While the STAR WARS sleuths witnessed much of the action surrounding the Sarlacc pit, their vantage point did not actually allow them to see the hungry, hungry alien himself. It actually wasn’t until months after filming had wrapped, when Mike and his pals returned to the scene under cover of night, that they realized what was happening down below those execution skiffs. As was customary for larger sets at the time, the Sarlacc was left exactly where it was built—in the desert sands. Discovering the Sarlacc resulted in great excitement for the spies as well as great treasure—they were all able to haul some (now very valuable) pieces of the ancient beast back to their homes where they would be slowly digest—er, enjoyed—for the next thousand years.
Producer Howard Kazanjian debates the finer points of Tatooine with producer Robert Watts.
Mike and his friends spent so much time on the Buttercup Valley set that they became veritable fixtures in the RETURN OF THE JEDI shoot.
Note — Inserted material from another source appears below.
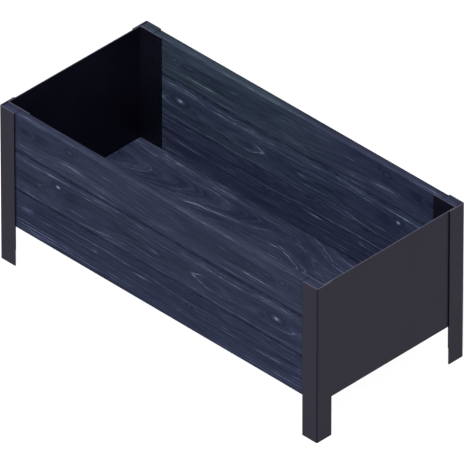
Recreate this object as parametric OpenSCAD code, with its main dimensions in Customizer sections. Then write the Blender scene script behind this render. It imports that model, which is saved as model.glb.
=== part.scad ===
// Raised planter: two long timber walls held between folded steel end panels on four angle legs.
// Origin on the ground at the centre of the footprint, +X along the length, +Z up.

/* [Overall size] */
// Length over the legs
planter_l = 870; // [700:10:1400]
// Width over the legs
planter_w = 405; // [260:5:700]
// Height of the legs
planter_h = 366; // [346:2:520]

/* [Legs] */
// Width of each flange of the leg angle
leg_w = 40; // [30:1:60]
// Sheet thickness of the leg
leg_t = 2.5; // [1.5:0.5:4]
// Inside radius of the leg's fold
leg_bend_r = 0.5; // [0.5:0.5:5]

/* [End panels] */
// Sheet thickness of the end panel
panel_t = 2; // [1:0.5:3]
// Inside radius of the panel's folds
panel_bend_r = 0.5; // [0.5:0.5:4]
// Height of the panel's lower edge over the ground
panel_ground = 88.2; // [60:0.2:110]
// How far the panel's top edge sits below the leg's top
panel_drop = 0.5; // [0:0.5:10]
// Length of the vertical return flange along the wall
return_w = 60; // [45:1:90]
// Width of the shelf flange that carries the floor
shelf_w = 30; // [20:1:50]
// Length left free at each end of the shelf, for the corner folds
shelf_relief = 6; // [5:1:15]

/* [Timber walls] */
// Thickness of the wall boards
board_t = 18; // [15:1:24]
// Height that a full board covers
board_h = 93; // [70:1:100]
// How far the walls' lower edge sits above the end panels' lower edge
wall_rise = 5; // [4.5:0.5:10]
// How far the walls' top edge sits below the leg's top
wall_drop = 0.3; // [0:0.1:10]
// Thickness of the tongue on a board's upper edge
tongue_t = 6; // [4:0.5:7]
// Height of the tongue
tongue_h = 6; // [4:0.5:8]
// Chamfer along the visible joints
joint_chamfer = 1.5; // [0.5:0.5:3]
// Rounding along the walls' free edges
edge_r = 1; // [0.5:0.5:4]
// Gap between a board's end and the leg
end_gap = 2; // [1.5:0.5:5]

/* [Floor] */
// Thickness of the floor panel
floor_t = 10; // [6:1:15]
// Gap between the floor's edges and the flanges and folds beside them
floor_gap = 0.5; // [0.5:0.5:3]
// Distance between neighbouring floor rails
rail_pitch = 215; // [100:5:220]
// Width of a floor rail
rail_w = 40; // [30:1:60]
// Sheet thickness of a floor rail
rail_t = 2; // [1:0.5:2]
// Depth of the rail's side lips, with the web
rail_lip_h = 12; // [6:1:20]
// Length that the side lips stop short of the wall
rail_lip_end = 22; // [15:1:40]
// Reach of the rail's end tab under the wall
rail_tab = 12; // [12:1:14]

/* [Screws] */
// Shank diameter of the wall screws
wall_screw_d = 4; // [3:0.5:5]
// Length of the wall screws, with the head
wall_screw_l = 16; // [12:1:16]
// Distance between a board's two wall screws
wall_screw_pitch = 48; // [40:1:60]
// Distance from the panel's face to the wall screws
wall_screw_x = 36; // [25:1:40]
// Shank diameter of the rail screws
rail_screw_d = 3.5; // [3:0.5:4]
// Length of the rail screws under the head
rail_screw_l = 20; // [15:1:30]
// Distance between the two rail screws of one tab
rail_screw_pitch = 20; // [14:1:24]

/* [Hidden] */

$fn = 48;
eps = 0.01;
steel = [0.2, 0.19, 0.23];
timber = [0.18, 0.21, 0.31];
plywood = [0.15, 0.17, 0.25];
black_zinc = [0.08, 0.08, 0.09];

// Outside radii of the folds
leg_fold_r = leg_bend_r + leg_t;
panel_fold_r = panel_bend_r + panel_t;

// The faces that the pieces share, measured from the middle of the planter
face_x = planter_l / 2 - leg_t;
wall_y = planter_w / 2 - leg_t;
wall_in_y = wall_y - board_t;
return_in_y = wall_in_y - panel_t;

// The timber walls
board_l = 2 * (face_x - end_gap);
wall_ground = panel_ground + wall_rise;
wall_top = planter_h - wall_drop;
row_z = [wall_ground, wall_ground + board_h, wall_ground + 2 * board_h, wall_top];
groove_fit = 0.1;
groove_h = tongue_h + 0.5;

// The floor and its rails
shelf_top = panel_ground + panel_t;
floor_l = 2 * (face_x - panel_fold_r - floor_gap);
floor_w = 2 * (return_in_y - floor_gap);
riser_y = wall_in_y;
lip_end = riser_y - rail_lip_end;

// The screws
bore_fit = 0.1;
tip_h = 3;
tip_d = 0.5;
drive_depth = 1.2;
drive_share = 0.8;
wall_head_d = 2 * wall_screw_d;
wall_head_h = panel_t;
wall_screw_pos_x = face_x - wall_screw_x;
rail_head_d = 2 * rail_screw_d;
rail_head_h = 2;
rail_hole_d = rail_screw_d + 0.5;
rail_screw_y = wall_in_y + rail_tab / 2;
rail_screw_depth = rail_screw_l - rail_t;

// Places a shape made for the +X +Y corner at any of the four corners
module at_corner(sx, sy) {
    mirror([sx < 0 ? 1 : 0, 0, 0])
        mirror([0, sy < 0 ? 1 : 0, 0])
            children();
}

// Square corner [0,0]..[w,d] whose far corner is rounded with radius r
module rounded_corner(w, d, r) {
    square([w - r, d]);
    square([w, d - r]);
    translate([w - r, d - r]) circle(r);
}

// Leg: an angle folded from one strip, its outer faces on the planter's outline
module leg(sx, sy) {
    color(steel)
        at_corner(sx, sy)
            translate([planter_l / 2 - leg_w, planter_w / 2 - leg_w, 0])
                linear_extrude(planter_h)
                    difference() {
                        rounded_corner(leg_w, leg_w, leg_fold_r);
                        translate([-eps, -eps])
                            rounded_corner(leg_w - leg_t + eps, leg_w - leg_t + eps, leg_bend_r);
                    }
}

// Plan outline of the end panel: the web and its two return flanges
module panel_plan() {
    difference() {
        panel_half_plans(return_w, wall_in_y, panel_fold_r);
        translate([-eps, 0])
            panel_half_plans(return_w - panel_t + eps, return_in_y, panel_bend_r);
    }
}

module panel_half_plans(w, d, r) {
    for (side = [0, 1])
        mirror([0, side])
            rounded_corner(w, d, r);
}

// Shelf flange folded inwards from the web's lower edge
module shelf() {
    shelf_l = 2 * (return_in_y - shelf_relief);
    translate([face_x, shelf_l / 2, panel_ground])
        rotate([90, 0, 0])
            linear_extrude(shelf_l)
                difference() {
                    mirror([0, 1])
                        translate([-shelf_w, -shelf_w])
                            rounded_corner(shelf_w, shelf_w, panel_fold_r);
                    mirror([0, 1])
                        translate([-shelf_w - eps, -shelf_w - eps])
                            rounded_corner(shelf_w - panel_t + eps, shelf_w - panel_t + eps, panel_bend_r);
                }
}

// Bores for the wall screws of one board, at the +X +Y corner
module wall_screw_places(row) {
    mid = (row_z[row] + row_z[row + 1]) / 2;
    for (dz = [-wall_screw_pitch / 2, wall_screw_pitch / 2])
        translate([wall_screw_pos_x, return_in_y, mid + dz])
            rotate([-90, 0, 0])
                children();
}

// Countersunk clearance hole through the return flange
module wall_screw_hole() {
    hole_d = wall_screw_d + bore_fit;
    translate([0, 0, -eps])
        cylinder(h = panel_t + 2 * eps, d = hole_d);
    translate([0, 0, -eps])
        cylinder(h = wall_head_h + eps, d1 = wall_head_d + bore_fit, d2 = hole_d);
}

module end_panel(sx) {
    color(steel)
        mirror([sx < 0 ? 1 : 0, 0, 0])
            difference() {
                union() {
                    translate([face_x - return_w, 0, panel_ground + panel_fold_r])
                        linear_extrude(planter_h - panel_drop - panel_ground - panel_fold_r)
                            panel_plan();
                    shelf();
                }
                for (side = [0, 1], row = [0:2])
                    mirror([0, side, 0])
                        wall_screw_places(row)
                            wall_screw_hole();
            }
}

// Section of a board of height h: its outer face at x = 0, its lower shoulder at y = 0.
// Joints get a chamfer on both faces, and the walls' free edges are rounded.
module board_section(h, is_bottom, is_top) {
    low = is_bottom ? edge_r : joint_chamfer;
    high = is_top ? edge_r : joint_chamfer;
    tongue_x = (board_t - tongue_t) / 2;
    tongue = is_top ? [] : [[board_t - tongue_x, h], [board_t - tongue_x, h + tongue_h],
                            [tongue_x, h + tongue_h], [tongue_x, h]];
    difference() {
        union() {
            polygon(concat([[low, 0], [board_t - low, 0], [board_t, low],
                            [board_t, h - high], [board_t - high, h]],
                           tongue,
                           [[high, h], [0, h - high], [0, low]]));
            for (x = [edge_r, board_t - edge_r]) {
                if (is_bottom) translate([x, edge_r]) circle(edge_r);
                if (is_top) translate([x, h - edge_r]) circle(edge_r);
            }
        }
        if (!is_bottom)
            translate([tongue_x - groove_fit, -eps])
                square([tongue_t + 2 * groove_fit, groove_h + eps]);
    }
}

// Wall board: row 0 is the bottom one; sy is -1 on the front wall and +1 on the back wall
module wall_board(row, sy) {
    h = row_z[row + 1] - row_z[row];
    color(timber)
        mirror([0, sy > 0 ? 1 : 0, 0])
            difference() {
                translate([-board_l / 2, -wall_y, row_z[row]])
                    rotate([90, 0, 90])
                        linear_extrude(board_l)
                            board_section(h, row == 0, row == 2);
                for (sx = [-1, 1])
                    at_corner(sx, -1)
                        wall_screw_places(row)
                            translate([0, 0, panel_t - eps])
                                cylinder(h = wall_screw_l - panel_t + bore_fit, d = wall_screw_d + bore_fit);
                if (row == 0)
                    for (rail = [-1:1], dx = [-1, 1])
                        translate([rail * rail_pitch + dx * rail_screw_pitch / 2, -rail_screw_y,
                                   wall_ground - eps])
                            cylinder(h = rail_screw_depth + 2 * bore_fit, d = rail_screw_d + bore_fit);
            }
}

// Floor: one loose panel on the two shelves and the rails, with a drain gap along each wall
module floor_panel() {
    color(plywood)
        translate([-floor_l / 2, -floor_w / 2, shelf_top])
            cube([floor_l, floor_w, floor_t]);
}

// Half of a floor rail, towards +Y: web, side lips, riser and the tab under the wall
module floor_rail_half() {
    difference() {
        union() {
            translate([-rail_w / 2, 0, shelf_top - rail_t])
                cube([rail_w, riser_y, rail_t]);
            translate([-rail_w / 2, riser_y - rail_t, shelf_top - rail_t])
                cube([rail_w, rail_t, wall_ground - shelf_top + rail_t]);
            translate([-rail_w / 2, riser_y - rail_t, wall_ground - rail_t])
                cube([rail_w, rail_tab + rail_t, rail_t]);
            for (side = [0, 1])
                mirror([side, 0, 0])
                    translate([rail_w / 2 - rail_t, 0, shelf_top - rail_lip_h])
                        cube([rail_t, lip_end, rail_lip_h]);
        }
        for (dx = [-1, 1])
            translate([dx * rail_screw_pitch / 2, rail_screw_y, wall_ground - rail_t - eps])
                cylinder(h = rail_t + 2 * eps, d = rail_hole_d);
    }
}

module floor_rail(place) {
    color(steel)
        translate([place * rail_pitch, 0, 0])
            for (side = [0, 1])
                mirror([0, side, 0])
                    floor_rail_half();
}

// Shank with a pointed end, its start at z = 0
module shank(d, l) {
    cylinder(h = l - tip_h, d = d);
    translate([0, 0, l - tip_h])
        cylinder(h = tip_h, d1 = d, d2 = tip_d);
}

// Countersunk screw, head flush with z = 0
module wall_screw() {
    difference() {
        union() {
            cylinder(h = wall_head_h, d1 = wall_head_d, d2 = wall_screw_d);
            translate([0, 0, wall_head_h - eps])
                shank(wall_screw_d, wall_screw_l - wall_head_h + eps);
        }
        translate([0, 0, -eps])
            cylinder(h = drive_depth + eps, d = wall_screw_d * drive_share, $fn = 6);
    }
}

module wall_screws(sx, sy) {
    color(black_zinc)
        at_corner(sx, sy)
            for (row = [0:2])
                wall_screw_places(row)
                    wall_screw();
}

// Pan-head screw under a rail's tab, the head's seat at z = 0
module rail_screw() {
    difference() {
        union() {
            translate([0, 0, -rail_head_h])
                cylinder(h = rail_head_h, d = rail_head_d);
            translate([0, 0, -eps])
                shank(rail_screw_d, rail_screw_l + eps);
        }
        translate([0, 0, -rail_head_h - eps])
            cylinder(h = drive_depth + eps, d = rail_screw_d * drive_share, $fn = 6);
    }
}

module rail_screws() {
    color(black_zinc)
        for (side = [0, 1], rail = [-1:1], dx = [-1, 1])
            mirror([0, side, 0])
                translate([rail * rail_pitch + dx * rail_screw_pitch / 2, rail_screw_y, wall_ground - rail_t])
                    rail_screw();
}

leg(-1, -1);  // leg_front_left
leg(1, -1);  // leg_front_right
leg(-1, 1);  // leg_back_left
leg(1, 1);  // leg_back_right
end_panel(-1);  // end_panel_left
end_panel(1);  // end_panel_right
wall_board(0, -1);  // front_board_bottom
wall_board(1, -1);  // front_board_middle
wall_board(2, -1);  // front_board_top
wall_board(0, 1);  // back_board_bottom
wall_board(1, 1);  // back_board_middle
wall_board(2, 1);  // back_board_top
floor_panel();
floor_rail(-1);  // floor_rail_left
floor_rail(0);  // floor_rail_middle
floor_rail(1);  // floor_rail_right
wall_screws(-1, -1);  // wall_screws_front_left
wall_screws(1, -1);  // wall_screws_front_right
wall_screws(-1, 1);  // wall_screws_back_left
wall_screws(1, 1);  // wall_screws_back_right
rail_screws();
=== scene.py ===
import math

import bmesh
import bpy
import numpy as np
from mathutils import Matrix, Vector


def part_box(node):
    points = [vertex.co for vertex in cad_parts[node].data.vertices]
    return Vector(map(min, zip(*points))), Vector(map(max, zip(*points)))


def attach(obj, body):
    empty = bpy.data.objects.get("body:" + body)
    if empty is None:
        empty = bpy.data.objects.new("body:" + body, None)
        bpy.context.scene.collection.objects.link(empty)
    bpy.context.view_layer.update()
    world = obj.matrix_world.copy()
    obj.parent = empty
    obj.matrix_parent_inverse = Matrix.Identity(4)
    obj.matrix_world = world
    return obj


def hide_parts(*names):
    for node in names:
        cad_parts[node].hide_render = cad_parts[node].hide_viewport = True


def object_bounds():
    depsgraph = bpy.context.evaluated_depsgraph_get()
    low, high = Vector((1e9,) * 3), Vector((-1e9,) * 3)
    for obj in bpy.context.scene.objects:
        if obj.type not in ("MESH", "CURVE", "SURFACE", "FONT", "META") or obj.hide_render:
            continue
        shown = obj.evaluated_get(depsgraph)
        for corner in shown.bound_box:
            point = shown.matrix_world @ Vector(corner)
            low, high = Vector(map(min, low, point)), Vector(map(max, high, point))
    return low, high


# The planter as it is seen. The wall boards and the floor are rebuilt as swept planks with grain;
# the steel pieces and the screws keep their CAD shapes and get a coat. MM turns millimetres into
# Blender's metres.

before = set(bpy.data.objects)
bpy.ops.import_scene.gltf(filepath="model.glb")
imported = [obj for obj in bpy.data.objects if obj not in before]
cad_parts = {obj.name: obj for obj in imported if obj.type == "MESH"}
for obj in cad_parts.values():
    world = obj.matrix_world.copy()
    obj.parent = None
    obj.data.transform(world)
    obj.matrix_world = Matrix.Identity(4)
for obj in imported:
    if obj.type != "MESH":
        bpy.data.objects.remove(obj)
cad_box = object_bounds()
MM = 0.001

# ---------------------------------------------------------------- shader graphs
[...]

In many cases, they were able to get up rather close and personal with many of the famous faces on set, those both in front of and behind the camera.
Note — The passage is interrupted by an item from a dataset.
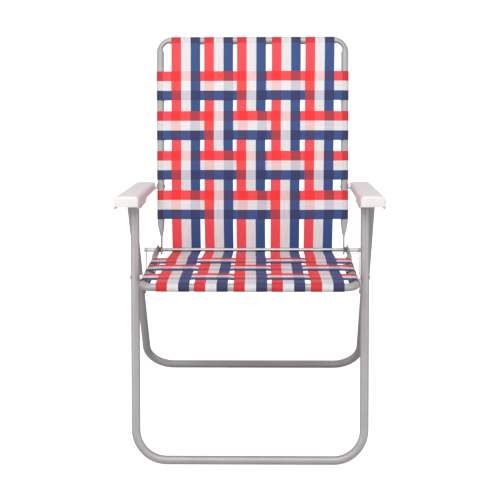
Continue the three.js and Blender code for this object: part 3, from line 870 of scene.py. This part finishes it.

Kenny Baker confirms suspicions: it’s kind of hot in these astromech droids.
Mark Hamill’s stunt double chats skiff-swinging with Carrie Fisher.
Those few weeks in the deserts of California’s Buttercup Valley during the spring of 1982 were an experience for the ages. As popular as STAR WARS was back then, Mike and his enterprising friends had no idea the phenomenon it would grow to become. And now their stories and their wonderful photographs are a part of the STAR WARS trilogy’s indelible history.